As 2020 moves into the rear-view mirror, and the prospect of universal vaccines coming at some point in 2021, what has been the impact on the learning industry and onboarding?

From many conversations with our clients and colleagues, we have developed a simple rubric.

1. Things are not going back to the old ways, probably ever.

Remote working is now part of the official plan for the future. Why relocate or subject a knowledge worker to a long commute? Getting an on-premises onboarding class together is going to be impractical and hard to arrange moving forward. Not to mention you can save a big percentage of the average onboarding cost by using effective vILT (virtual instructor led training) sessions, e-learning modules, remote tours, and simulations instead.

2. All the stuff we “threw” online last spring needs a careful review.

The industry did a brilliant job of switching to online onboarding last year. Some companies moved their entire courses online in a couple of weeks. But in reality, this was not a lot more than recording existing material and posting them in an LMS or delivering them on Zoom. Good enough for a pandemic, but not good enough now. It needs going over and sorting out, but how?

It was amazing to see how quickly organizations switched to on-line learning and onboarding in 2020 – James Ringrose CEO RCP Learning.

3. Without a roadmap, this is going to be hard!

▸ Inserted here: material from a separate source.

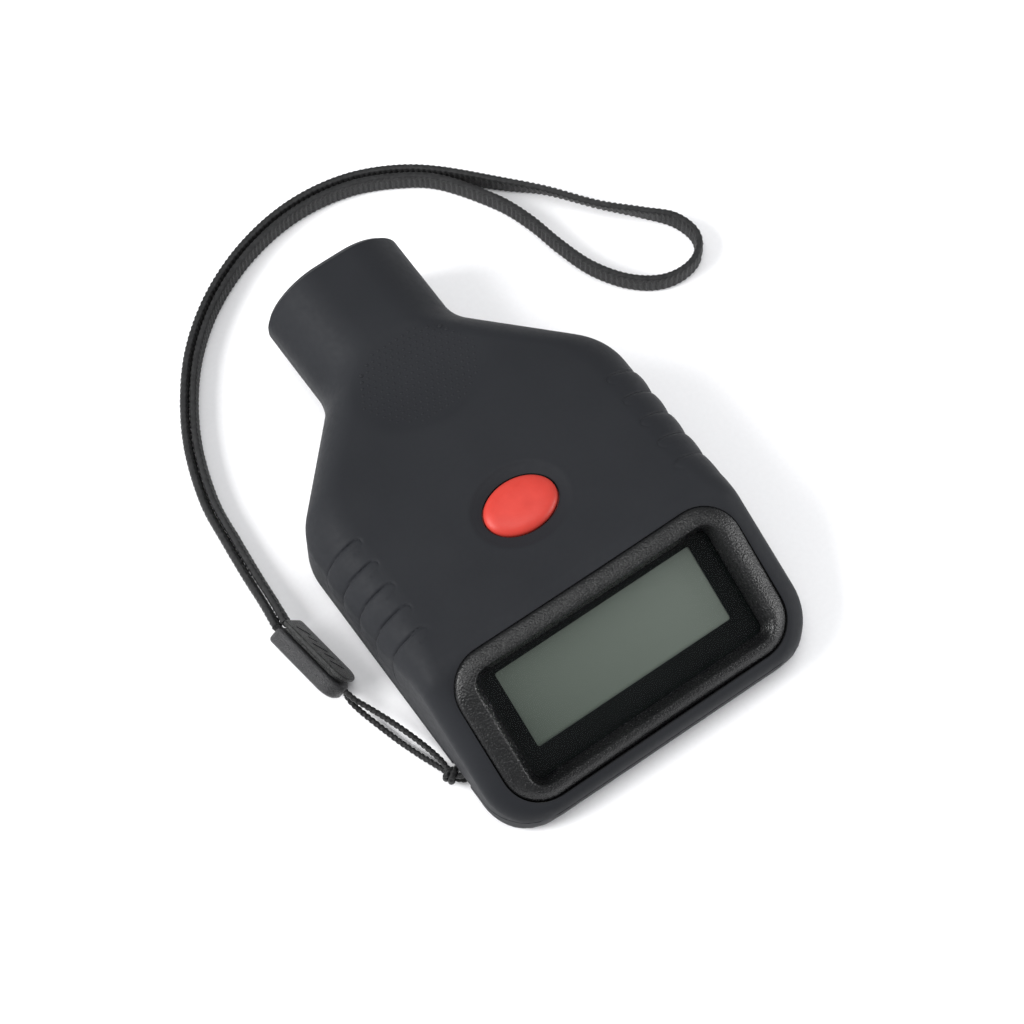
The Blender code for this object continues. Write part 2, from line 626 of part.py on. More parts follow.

A roadmap! Applying a consistent methodology to reviewing current assets against a revised delivery approach is critical. How do existing learning needs translate? Can learning objectives be met, and how will the results be implemented?

4. There is an opportunity to enhance the effectiveness of onboarding training.

Even the limited experience large organizations have had has shown that this is a great chance to address the differing needs of learners. Without wanting to start an argument, most folks can agree that in-person learning is a form of one size fits all. It’s hard to consider the needs of learners who can’t drink from a firehose and need time to review and digest. Remote learning fixes this and offers a chance to measure progress and performance.

5. Avoid turn-over and increase initial effectiveness and integration.

If you think this whole thing is a self-inflicted to-do list, we have supporting evidence to the contrary. Employee retention and effectiveness increase the better the initial training and introduction to your onboarding delivers. It’s a career-enhancing metric for you and a happiness metric for your employees.

6. There’s something we all missed.

There’s one critical snag with all this. What’s missing from online onboarding? Lunches and drinks in the hotel bar. Ok, I’m kidding. The missing thing is interacting and meeting with your peers and others. After a few days or more of in-person training, you recognize them, and they remember you. You are probably forced to meet your boss and their boss and sometimes the entire senior management. Even the most reticent and introverted employee is included.

Overall, our findings strongly emphasize the importance of social interaction for intra-MNE knowledge streams. — Niels Noorderhaven and Anne-Wil Harzing

7. Socialization doesn’t work online half as well.

So, what’s the solution? An after-training process to encourage and track informal meetings for “meet and greet” with the appropriate individuals for your role. Your boss, their boss, the HR person, etc. If it’s gamified and easy to see your progress toward a defined goal, it can go a long way to replacing the in-person stuff.

This is an exciting period in our industry! There’s a lot to look forward to.